Book banning has come back to bite US conservatives

6 June 2023

4:52 PM

6 June 2023

4:52 PM

If you thought American book-banning couldn’t get any more ridiculous, think again. A school district in Utah, one of the most religious states in the country, has banned the Bible.

The Bible – fundamental to the state’s Protestant, Catholic and Mormon churches – is to be removed from elementary and middle school libraries for containing ‘vulgarity or violence’. The authorities for the school district of Davis County, just north of Salt Lake City, upheld a parental complaint that the Bible contained ‘incest, onanism, bestiality, prostitution, genital mutilation, fellatio, dildos, rape, and even infanticide’. The parent, who attached an eight-page list of verses unsuitable for children, wrote: ‘Get this PORN out of our schools.’

The request – which appears to be liberal retaliation for right-wing censorship – comes a year after Utah passed a state law prohibiting books with ‘pornographic or indecent’ content from Utah schools. Until now, the restricted works have mainly been LGBT or race-themed books such as the graphic novel Gender Queer and Toni Morrison’s The Bluest Eye.

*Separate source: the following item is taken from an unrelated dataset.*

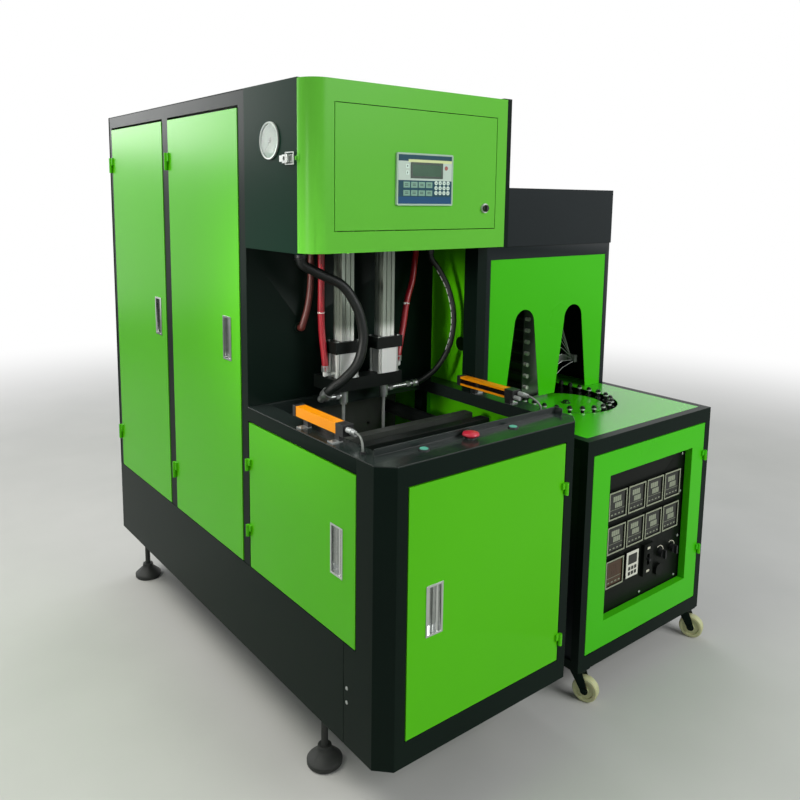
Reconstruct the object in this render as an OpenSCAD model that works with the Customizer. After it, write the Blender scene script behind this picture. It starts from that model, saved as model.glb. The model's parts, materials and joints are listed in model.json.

Utah’s staunchly religious and conservative legislators have done their own cherished causes a grave disservice


The parent’s apparently pseudo-conservative complaint may be tongue-in-cheek, provocative or hypocritical, but it has been enabled by the state’s censorious lawmakers. The irony is that zealous religionists, who tried to protect their children from content they don’t like, have found their edict weaponised against the books they find most meaningful.

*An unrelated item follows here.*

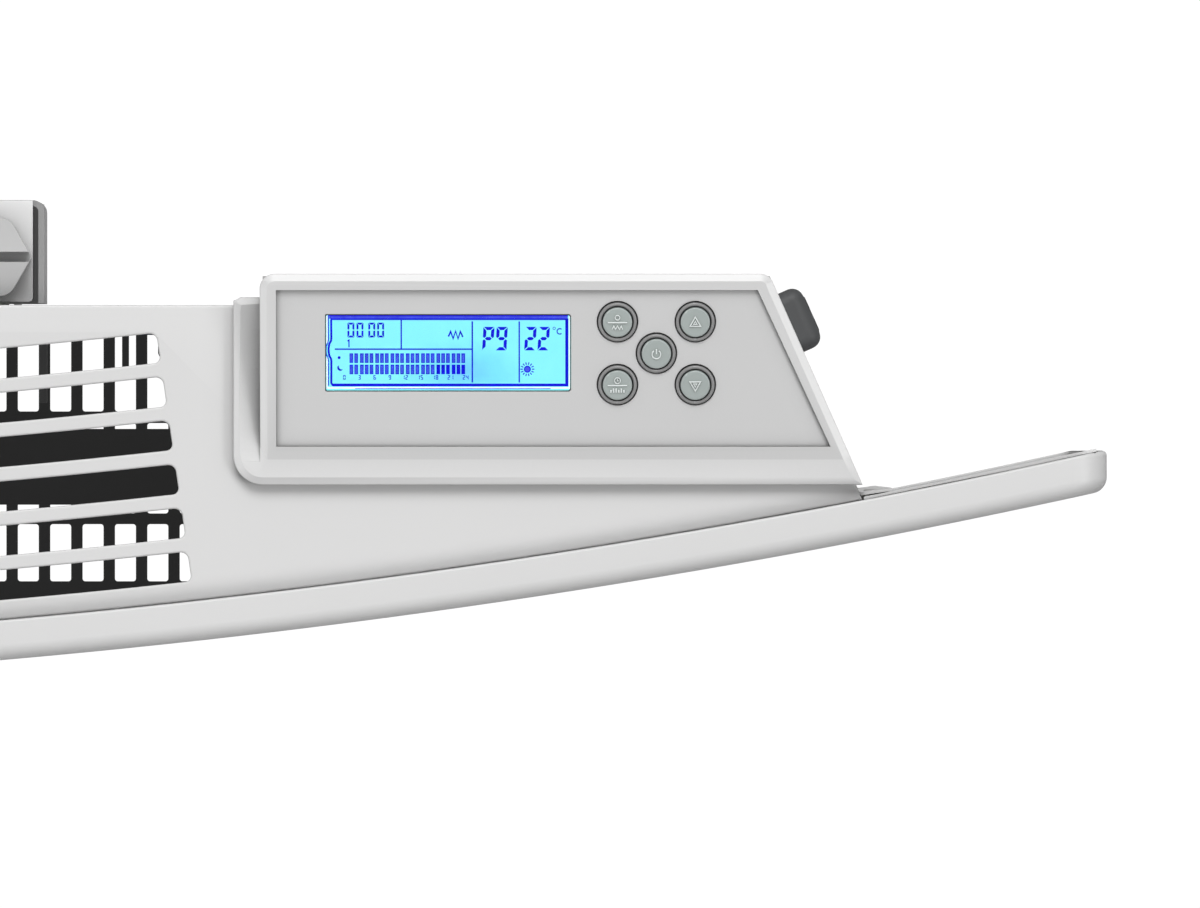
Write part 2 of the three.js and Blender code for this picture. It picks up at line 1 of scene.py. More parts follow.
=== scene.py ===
import math
import bmesh
import bpy
from mathutils import Matrix, Vector
from mathutils.geometry import tessellate_polygon

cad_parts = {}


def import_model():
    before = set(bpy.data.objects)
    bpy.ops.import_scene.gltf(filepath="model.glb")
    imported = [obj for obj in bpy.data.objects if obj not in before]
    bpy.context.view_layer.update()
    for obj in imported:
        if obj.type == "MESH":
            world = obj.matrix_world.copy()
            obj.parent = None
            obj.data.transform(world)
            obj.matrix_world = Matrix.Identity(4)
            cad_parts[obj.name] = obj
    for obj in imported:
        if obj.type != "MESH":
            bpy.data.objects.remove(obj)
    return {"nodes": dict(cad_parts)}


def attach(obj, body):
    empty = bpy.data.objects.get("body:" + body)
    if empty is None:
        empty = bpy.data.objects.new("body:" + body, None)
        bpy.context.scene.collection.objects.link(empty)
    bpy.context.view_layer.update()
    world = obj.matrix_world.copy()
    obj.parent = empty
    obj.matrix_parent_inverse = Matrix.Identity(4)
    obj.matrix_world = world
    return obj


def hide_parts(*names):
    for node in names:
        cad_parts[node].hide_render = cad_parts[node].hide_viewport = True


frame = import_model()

for spare in ("Cube", "Light", "Camera"):
    if spare in bpy.data.objects:
        bpy.data.objects.remove(bpy.data.objects[spare])
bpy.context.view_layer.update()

# ------------------------------------------------------------------ dimensions
# Millimetres, in the frame of the CAD model: X along the heater, the wall at
# Y = 0, the front towards -Y. Everything is scaled to metres when it is made.
PANEL_W, PANEL_H, PANEL_R, ARC_Y, FOLD, SHEET = 740.0, 450.0, 1709.4, 1610.5, 8.0, 1.2
WALL_GAP, SIDE_X0, SIDE_SLOPE, SIDE_X1 = 21.2, 304.2, 0.43, 320.9
TOP_Z, BOT_Z = 218.5, -218.5
PLATE_R = PANEL_R - FOLD - 0.3
SLOT_R = [1647.1, 1655.95, 1664.8, 1673.7, 1682.55, 1691.4]
SLOT_W = 6.0
SLOT_GROUPS = [(None, -66.0), (-58.0, 58.0), (66.0, None)]
SLOT_END = (179.3, -27.1, 186.4, -77.0)
GRILLE_PITCH, GRILLE_OPEN = 6.92, 4.47
GRILLE_ROWS = [(-42.0, -23.6, 205.0), (-63.8, -44.5, 205.0), (-78.3, -66.1, 190.0)]
TILT_A = math.radians(14.0)
TILT, SIN_A, COS_A = math.tan(TILT_A), math.sin(TILT_A), math.cos(TILT_A)
FACE_Y, FLANGE_Z0, FLANGE_Z1 = -52.2, 218.8, 221.5
FASCIA_TOP, FASCIA_T = -0.9, 1.2
BUTTONS = {"mode": (271.8, -24.6), "up": (287.4, -24.6), "power": (279.6, -30.9),
           "program": (271.8, -37.2), "down": (287.4, -37.2)}
SWITCH_AT, SWITCH_A = Vector((306.6, -24.8, 209.5)), math.atan(0.446)
LOCK = (145.0, -11.5)


def arc_y(radius, x):
    return ARC_Y - math.sqrt(radius * radius - x * x)


def arc(radius, x0, x1, n):
    return [(x0 + (x1 - x0) * i / n, arc_y(radius, x0 + (x1 - x0) * i / n)) for i in range(n + 1)]


def side_x(y):
    return 303.9 + (-18.85 - y) * 0.446


def face_z(y):
    return FLANGE_Z1 + (y - FACE_Y) * TILT


def on_face(x, y, w):
    """A point at plan (x, y) on the fascia's level, lifted to height w along the face's normal."""
    u = (y - FACE_Y + FASCIA_TOP * SIN_A) / COS_A
    return (x, FACE_Y + u * COS_A - w * SIN_A, FLANGE_Z1 + u * SIN_A + w * COS_A)


# ---------------------------------------------------------------- mesh helpers
def rounded(pts, seg=8):
    """Closed outline with rounded corners: points are (x, y) or (x, y, radius)."""
    out, n = [], len(pts)
    for i, p in enumerate(pts):
        r = p[2] if len(p) > 2 else 0
        if not r:
            out.append((p[0], p[1]))
            continue
        a, b = pts[i - 1], pts[(i + 1) % n]
        c = Vector((p[0], p[1]))
        u, w = (Vector((a[0], a[1])) - c).normalized(), (Vector((b[0], b[1])) - c).normalized()
        half = math.acos(max(-1, min(1, u.dot(w)))) / 2
        s, e = c + u * (r / math.tan(half)), c + w * (r / math.tan(half))
        m = c + (u + w).normalized() * (r / math.sin(half))
        a0, a1 = math.atan2(s.y - m.y, s.x - m.x), math.atan2(e.y - m.y, e.x - m.x)
        while a1 - a0 > math.pi:
            a1 -= 2 * math.pi
        while a1 - a0 < -math.pi:
            a1 += 2 * math.pi
        for k in range(seg + 1):
            q = a0 + (a1 - a0) * k / seg
            out.append((m.x + r * math.cos(q), m.y + r * math.sin(q)))
    return clean(out)


def clean(loop, tol=1e-4):
    out = []
    for p in loop:
        if not out or math.hypot(p[0] - out[-1][0], p[1] - out[-1][1]) > tol:
            out.append((p[0], p[1]))
    if math.hypot(out[0][0] - out[-1][0], out[0][1] - out[-1][1]) <= tol:
        out.pop()
    return out


def rect(x0, x1, y0, y1, r=0.0, seg=6):
    return rounded([(x0, y0, r), (x1, y0, r), (x1, y1, r), (x0, y1, r)], seg)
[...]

This furore is part of a much larger (and worrying) trend in American education. In March, the principal of a school in Florida was forced to resign after a parent complained that their child, aged 11 or 12, was shown pornography. The image was Michelangelo’s David.

Western culture is under threat from both extremes of America’s political spectrum. Though we usually see conservatives as more likely to defend the ‘canon’, in America the right is at least as censorious and snowflakey as the left. As the Utah law highlights, so-called conservatives are so prone to cancel culture that they are willing to engage in governmental overreach that threatens the freedoms of the First Amendment.

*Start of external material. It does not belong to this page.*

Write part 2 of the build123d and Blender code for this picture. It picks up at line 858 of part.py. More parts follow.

Still, in determining whether to take the Bible off school library shelves, the education authorities in Davis County displayed commendable impartiality. The committee – which, given the demographics of the district, is bound to be predominantly conservative and Mormon – has also been called upon to review a complaint against the Book of Mormon. The American Inquisition continues.

Despite the contradiction of campaigning against book censorship by campaigning to censor a book, I’ve developed unexpected admiration for the gumptious parent who challenged the Bible. At least he or she had read the text. One of the books sent for review by right-wing parents in Utah was SEX: If You’re Scared of the Truth Don’t Read This! Rather than some sort of Satanic forbidden fruit, as the complainants supposed, the book turned out to be a manifesto for abstinence.

Utah’s staunchly religious and conservative legislators have done their own cherished causes a grave disservice. The mess they have created demonstrates the utter madness of book-banning. As the Good Book says, you reap what you sow.